▶ _Task goal_
Quote the whole listing word for word, please.

--- Start of Given information ---

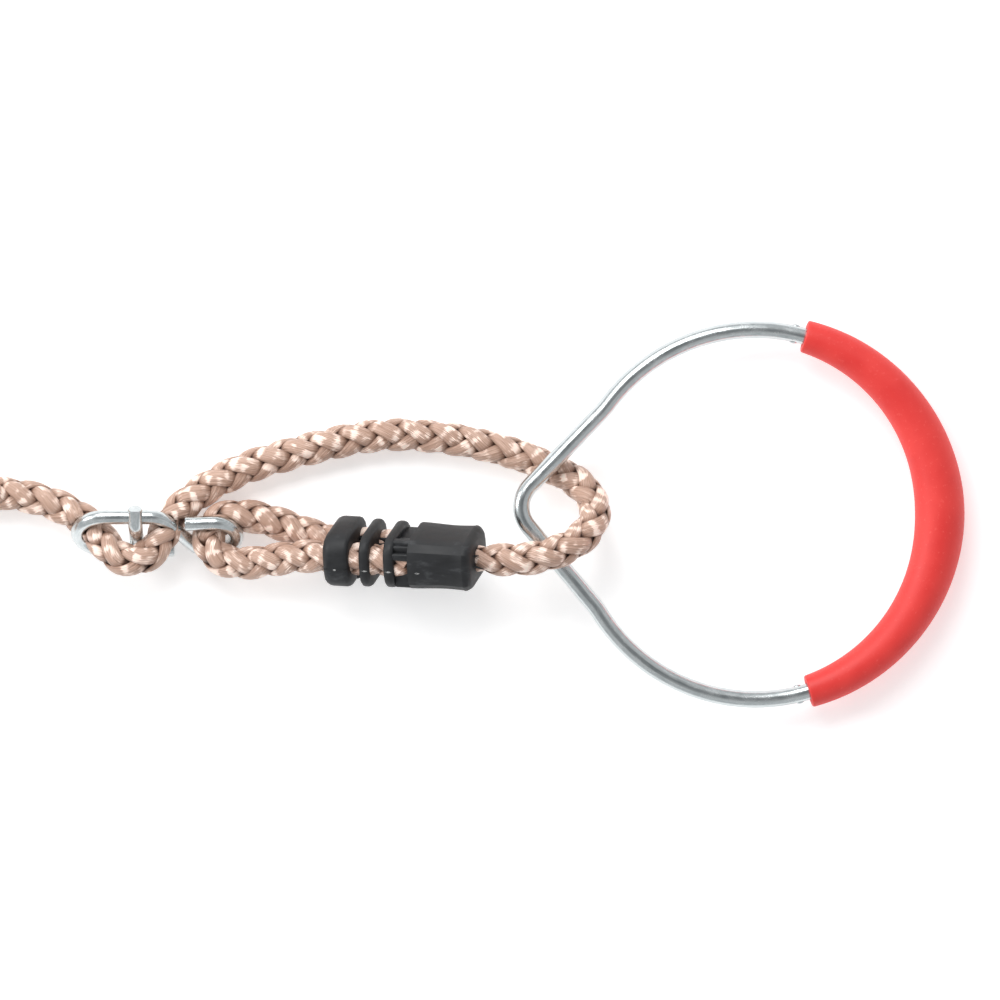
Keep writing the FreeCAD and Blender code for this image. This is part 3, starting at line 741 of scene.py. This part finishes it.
# %% The ring's bending list
ROD = 3.0
CIRCLE = 64.6
half_moves = [("bend", CIRCLE, 144.84), ("bend", 30.0, -7.55), ("run", 35.556)]
ring_moves = half_moves + [("bend", 10.5, 84.0)] + [
    half_moves[2], half_moves[1], half_moves[0]
]
start_turn = math.radians(0.71)
start = (CIRCLE * math.cos(start_turn), CIRCLE * math.sin(start_turn))
rod_shape, rod_line = bend_bar(ROD, start, 90.71, ring_moves)
print("the bar ends", round((rod_line[-1] - rod_line[0]).length, 2), "mm from its start")

# %% Where the ring lies
GRIP_R, GRIP_END_R = 8.7, 5.7
EYE_HEIGHT = 17.0
slope = math.asin((EYE_HEIGHT - GRIP_R) / (CIRCLE + 72.6))
RING = Matrix.Translation((82.8, 0.2, GRIP_R + CIRCLE * math.sin(slope)))
RING = RING @ Matrix.Rotation(math.radians(-2.05), 4, "Z") @ Matrix.Rotation(slope, 4, "Y")


def on_circle(angle, radius=CIRCLE):
    turn = math.radians(angle)
    return Vector((radius * math.cos(turn), radius * math.sin(turn), 0))


# %% Stakes on the bar
close_ends(rod_shape, rod_line, 0.3, Matrix.Scale(1 / MM, 4))
GRIP_TURN, STAKE_ANGLE, STAKE_OUT = 2.7, 77.2, 2.55
for side in (GRIP_TURN - STAKE_ANGLE, GRIP_TURN + STAKE_ANGLE):
    for face in (-STAKE_OUT, STAKE_OUT):
        squash = Matrix.Translation(on_circle(side, CIRCLE + face)) @ Matrix.Rotation(
            math.radians(side), 4, "Z"
        ) @ Matrix.Diagonal((0.75, 1.25, 1.0, 1))
        bmesh.ops.create_icosphere(rod_shape, subdivisions=3, radius=1.3, matrix=squash)
bmesh.ops.transform(rod_shape, matrix=Matrix.Scale(MM, 4) @ RING, verts=rod_shape.verts[:])
finish_piece("ring_bar", rod_shape, "hand_ring", "rod_zinc", rod_zinc, "ring_rod")

# %% Weld finish
weld_finish = Finish("weld_bead", Metallic=1.0, Roughness=0.4)
place = weld_finish.place()
ripple = weld_finish.noise(place, 700.0, detail=3.0)
weld_finish.join(
    weld_finish.ramp(ripple, [(0.3, (0.40, 0.42, 0.43, 1)), (0.7, (0.62, 0.64, 0.65, 1))]),
    weld_finish.shader.inputs["Base Color"],
)
weld_finish.join(weld_finish.bump(ripple, 0.5, 0.2 * MM), weld_finish.shader.inputs["Normal"])
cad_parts["rod_weld"].data.materials.clear()
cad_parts["rod_weld"].data.materials.append(weld_finish.material)
print("weld finished")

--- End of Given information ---

▶ _Task solution_
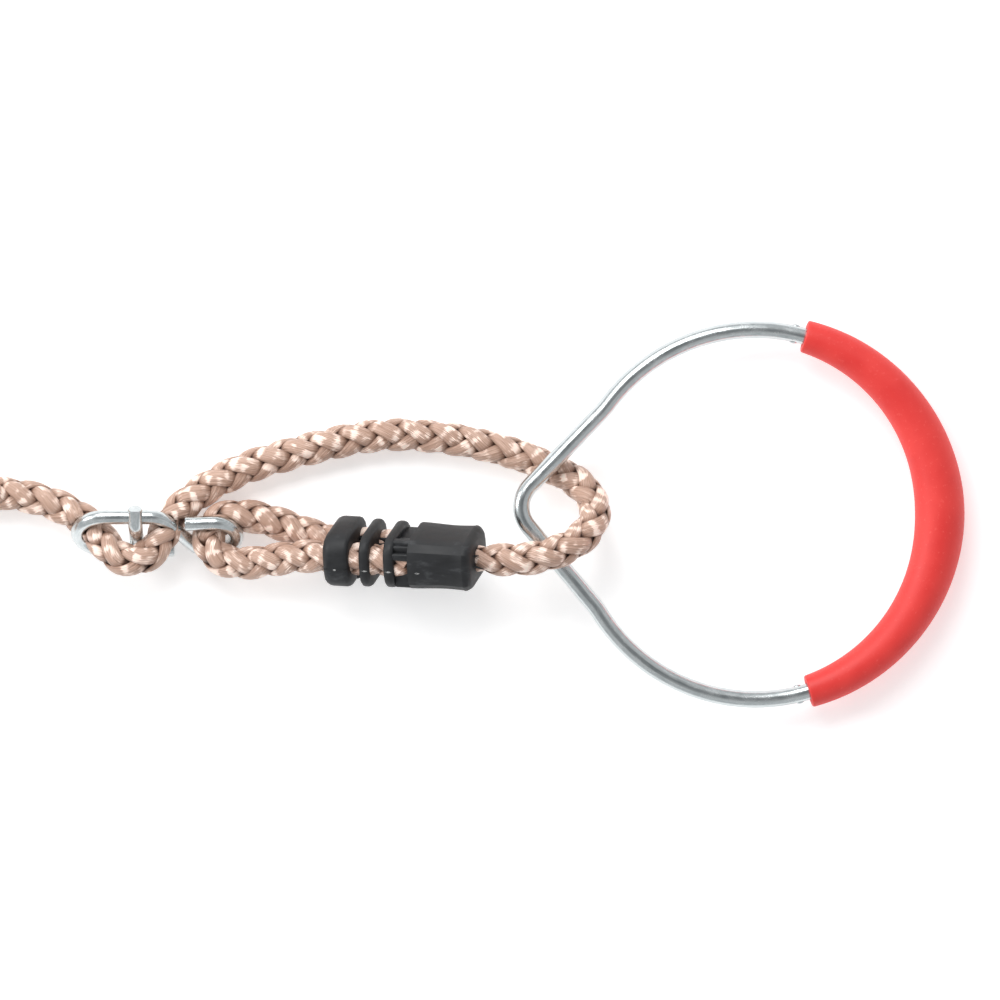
Keep writing the FreeCAD and Blender code for this image. This is part 3, starting at line 741 of scene.py. This part finishes it.
# %% The ring's bending list
ROD = 3.0
CIRCLE = 64.6
half_moves = [("bend", CIRCLE, 144.84), ("bend", 30.0, -7.55), ("run", 35.556)]
ring_moves = half_moves + [("bend", 10.5, 84.0)] + [
    half_moves[2], half_moves[1], half_moves[0]
]
start_turn = math.radians(0.71)
start = (CIRCLE * math.cos(start_turn), CIRCLE * math.sin(start_turn))
rod_shape, rod_line = bend_bar(ROD, start, 90.71, ring_moves)
print("the bar ends", round((rod_line[-1] - rod_line[0]).length, 2), "mm from its start")

# %% Where the ring lies
GRIP_R, GRIP_END_R = 8.7, 5.7
EYE_HEIGHT = 17.0
slope = math.asin((EYE_HEIGHT - GRIP_R) / (CIRCLE + 72.6))
RING = Matrix.Translation((82.8, 0.2, GRIP_R + CIRCLE * math.sin(slope)))
RING = RING @ Matrix.Rotation(math.radians(-2.05), 4, "Z") @ Matrix.Rotation(slope, 4, "Y")


def on_circle(angle, radius=CIRCLE):
    turn = math.radians(angle)
    return Vector((radius * math.cos(turn), radius * math.sin(turn), 0))


# %% Stakes on the bar
close_ends(rod_shape, rod_line, 0.3, Matrix.Scale(1 / MM, 4))
GRIP_TURN, STAKE_ANGLE, STAKE_OUT = 2.7, 77.2, 2.55
for side in (GRIP_TURN - STAKE_ANGLE, GRIP_TURN + STAKE_ANGLE):
    for face in (-STAKE_OUT, STAKE_OUT):
        squash = Matrix.Translation(on_circle(side, CIRCLE + face)) @ Matrix.Rotation(
            math.radians(side), 4, "Z"
        ) @ Matrix.Diagonal((0.75, 1.25, 1.0, 1))
        bmesh.ops.create_icosphere(rod_shape, subdivisions=3, radius=1.3, matrix=squash)
bmesh.ops.transform(rod_shape, matrix=Matrix.Scale(MM, 4) @ RING, verts=rod_shape.verts[:])
finish_piece("ring_bar", rod_shape, "hand_ring", "rod_zinc", rod_zinc, "ring_rod")

# %% Weld finish
weld_finish = Finish("weld_bead", Metallic=1.0, Roughness=0.4)
place = weld_finish.place()
ripple = weld_finish.noise(place, 700.0, detail=3.0)
weld_finish.join(
    weld_finish.ramp(ripple, [(0.3, (0.40, 0.42, 0.43, 1)), (0.7, (0.62, 0.64, 0.65, 1))]),
    weld_finish.shader.inputs["Base Color"],
)
weld_finish.join(weld_finish.bump(ripple, 0.5, 0.2 * MM), weld_finish.shader.inputs["Normal"])
cad_parts["rod_weld"].data.materials.clear()
cad_parts["rod_weld"].data.materials.append(weld_finish.material)
print("weld finished")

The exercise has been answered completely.